The broad consensus that free markets and free trade are the surest route to dispersed prosperity has survived the many modern crises of capitalism. The Asian financial meltdown of 1997 did not lead to autarky and dirigisme, but to an examination of the crony capitalism that had curdled the efficient working of markets. After the Internet bubble burst in 2000, investors in Western economies did not hide their savings under the mattress but ventured them in property and financial derivatives until the market popped again.
Not even the great recession of today has persuaded people to throw over the market system and choose state planning as an alternative. In the recent elections for the European Parliament and Europe is supposed to be the part of the developed world that is least intellectually enamored of market capitalism right-of-center parties did well. To be sure, from the U.S. to China, policy responses to the economic crisis have contemplated an increased role for the state. But there is an intellectual chasm between Keynesian stimulus packages and the temporary public ownership of bank stocks, on the one hand, and the assumption that the state can and should plan the economy on the other. Those who doubt it, and who think that the world (including the U.S.!) is going socialist, are too young to remember the sheer audacity of those who once thought that economies could be planned, or the miserable consequences of their belief.
Europe's Glory Lost
One consequence of the common policy response to the economic crisis has been the realization that, as UCLA history professor Peter Baldwin put it recently in Prospect magazine, the Atlantic is narrower than many have assumed. There are of course differences in European and American views of the world, especially in their attitudes to the use of force as a policy tool.
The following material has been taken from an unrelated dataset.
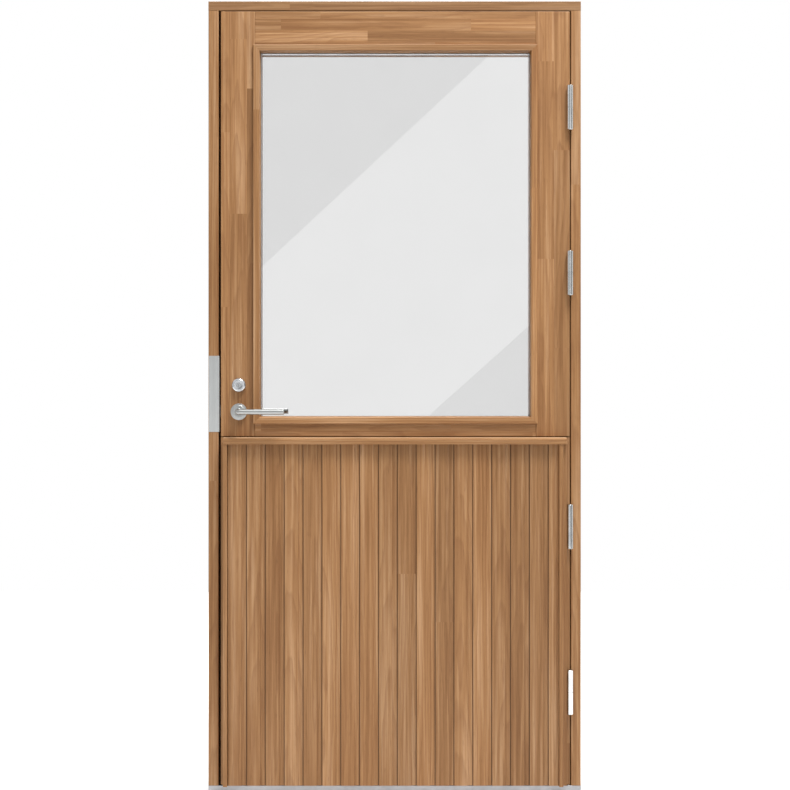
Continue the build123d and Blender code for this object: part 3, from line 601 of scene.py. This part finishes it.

For many Americans, the historian Tony Judt has written, "the message of the last century is that war works." With memories of their bloodstained recent past still fresh, few Europeans think that. George W. Bush, with a Texan swagger and the conviction of the born-again that God was on his and his nation's side, was distinctly unappealing to many Europeans. But Bush is no longer President; Barack Obama is, and anyone who can get 200,000 cheering Germans into the streets is someone to whom Europeans are happy to see their future linked with.